In response to a public consultation on audit reform that closed last month, Deloitte, EY, and PwC said they did not support the government’s proposal for “managed shared audits” of large-listed companies.

KPMG, meanwhile, questioned how shared audits could improve audit quality or be made to work in practice, as work could be duplicated (or missed) while costs increased.

Challenger audit firms have also questioned audit sharing, especially over fears they could be blamed and held liable for failings.

Deloitte and EY have said they would prefer an “audit cap,” whereby there is a limit to how many FTSE companies each firm can audit.

The Big Four currently audit the entire FTSE 100 and more than 90 percent of the FTSE 250. Despite concerns about the lack of choice and efforts to widen the market, large U.K.-listed companies have been reluctant to use challenger firms, often over fears they do not have the necessary in-house expertise to serve their needs.

Experts suggest the firms’ reluctance to back the government’s plans could torpedo another attempt at meaningful reform.

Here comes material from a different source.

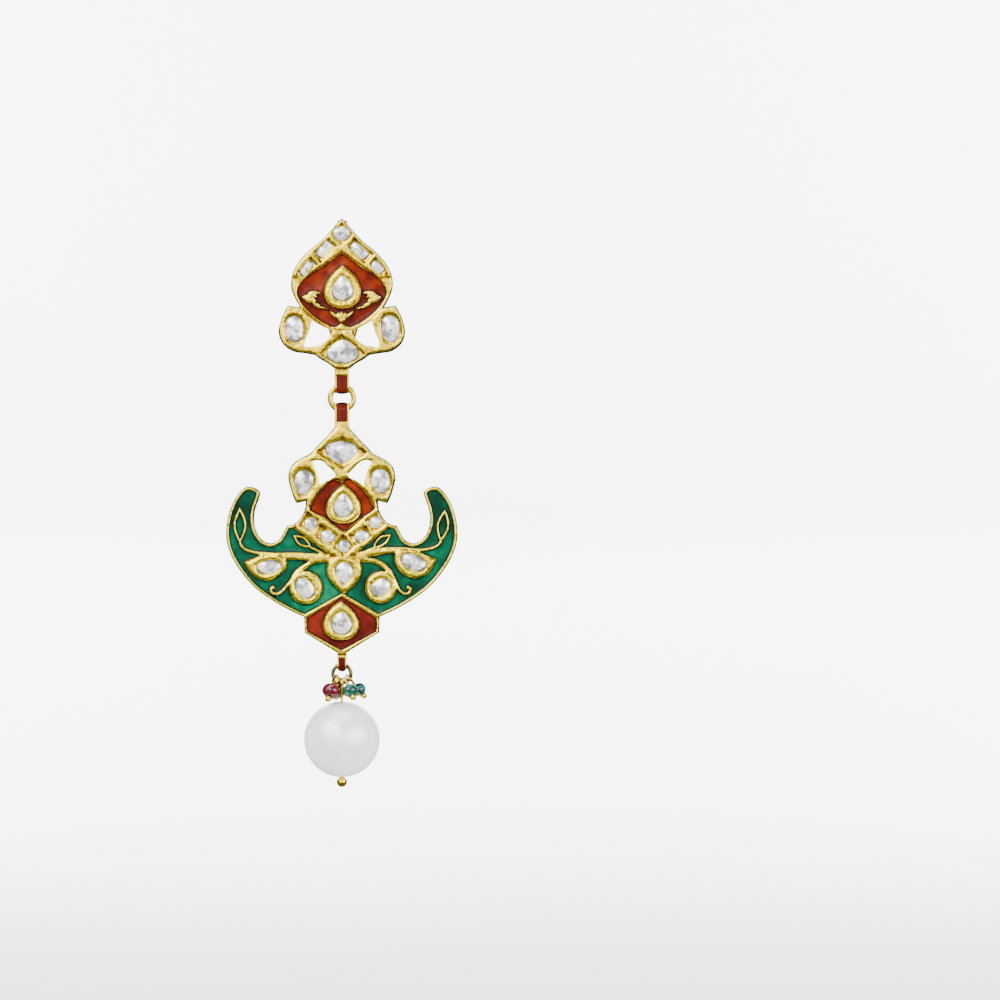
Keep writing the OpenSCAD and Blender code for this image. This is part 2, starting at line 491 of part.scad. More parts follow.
// Raised gold of the pendant: the top, the lobes, the band of five stones and the collars
module pend_raised() {
    difference() {
        intersection() {
            offset(delta = -edge_in) pend_outline();
            translate([0, pend_point(0, -28.1)[1]]) square(pend_top, center = true);
        }
        offset(delta = panel_out) polygon(curve(pend_panel));
    }
    intersection() {
        offset(delta = -edge_in) pend_outline();
        offset(delta = -0.1) polygon(curve(chevron));
    }
}
module pend_collar_drawing() {
    for (c = pend_collars) polygon(pend_shape(c, 28));
    for (c = leaf_collars) polygon(curve(c));
}

// Cells of the back. grow widens each cell by a gold line, for the ground round it.
module cell_leaf(p, q, row, grow) {
    d = unit(q - p) * grow;
    polygon(leaf(p - d, q + d, row[4] + 2 * grow, row[5]));
}
module cell_drop(p, q, row, grow) {
    d = unit(p - q) * grow;
    polygon(drop(p + d * 2, q - d, row[4] + 2 * grow));
}
module pend_leaf(row, grow) {
    cell_leaf(pend_point(row[0], row[1]), pend_point(row[2], row[3]), row, grow);
}
module pend_drop(row, grow) {
    cell_drop(pend_point(row[0], row[1]), pend_point(row[2], row[3]), row, grow);
}
module stud_leaf(row, grow) {
    cell_leaf(stud_point(row[0], row[1]), stud_point(row[2], row[3]), row, grow);
}
module stud_drop(row, grow) {
    cell_drop(stud_point(row[0], row[1]), stud_point(row[2], row[3]), row, grow);
}
module each_side() {
    children();
    mirror([1, 0]) children();
}
module pend_red_cells(grow = 0) {
    each_side() {
        for (r = red_drops) pend_drop(r, grow);
        for (r = red_petals) pend_leaf(r, grow);
        offset(delta = grow) polygon(curve(lobe_bud, 2));
    }
    for (r = red_middle_drops) pend_drop(r, grow);
    offset(delta = grow) polygon(curve(both_halves(red_bud_half), 2));
    offset(delta = grow) polygon(curve(both_halves(red_fan_half), 2));
}
module pend_green_cells(grow = 0) {
    each_side() for (r = green_leaves) pend_leaf(r, grow);
    pend_leaf(green_middle_leaf, grow);
}
module pend_blue_cells(grow = 0) {
    pend_drop(blue_middle_drop, grow);
    each_side() pend_drop(blue_side_drop, grow);
}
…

Franki Hackett, head of audit and ethics at AI-driven audit technology company Engine B, says, “Allowing the Big Four to set the terms of changes which aim to challenge their dominance of the audit market is like putting the foxes in charge of the henhouse. Yet, it’s clear tinkering around the edges on competition isn’t going to be enough.

“Instead, we need to address the root causes of audit failure: a lack of modernization; audit firms overwhelmed by evidence from increasingly complex businesses; and audit models that try to solve the problem just by throwing more people at it.”

Hackett says “real change” will only come when external audit becomes more technology-driven and data-enabled, so that firms “won’t have to pay expensive staff to perform routine, laborious data reconciliation tasks.”

“Without this, the effective oligopoly at the top of audit will only worsen as businesses become more complex,” she says.

Paul Donohoe, managing director of challenger online accounting firm Tax Rebate Services, believes the government is tackling the issue from the wrong angle. “Instead of demanding the Big Four surrender clients, the government could look into incentivizing those in the FTSE 100 to choose smaller accounting firms,” he says.

Lord Prem Sikka, emeritus professor of accounting at the University of Essex and the University of Sheffield, says audits of major corporations need to be performed by a state body if independent audit quality is to be ensured.

In July, the Financial Reporting Council said 29 percent of 2020/21 audits it reviewed by the biggest seven accounting firms fail to meet the quality threshold.

“No producer of food, medicine, autos, or airplanes could remain in business while routinely delivering dud products that harmed stakeholders. They would be forced to compensate stakeholders and shutdown. None of that applies to auditing firms,” Sikka says. “Despite the long line of dud audits, big accounting firms are rarely abandoned by corporate elites.”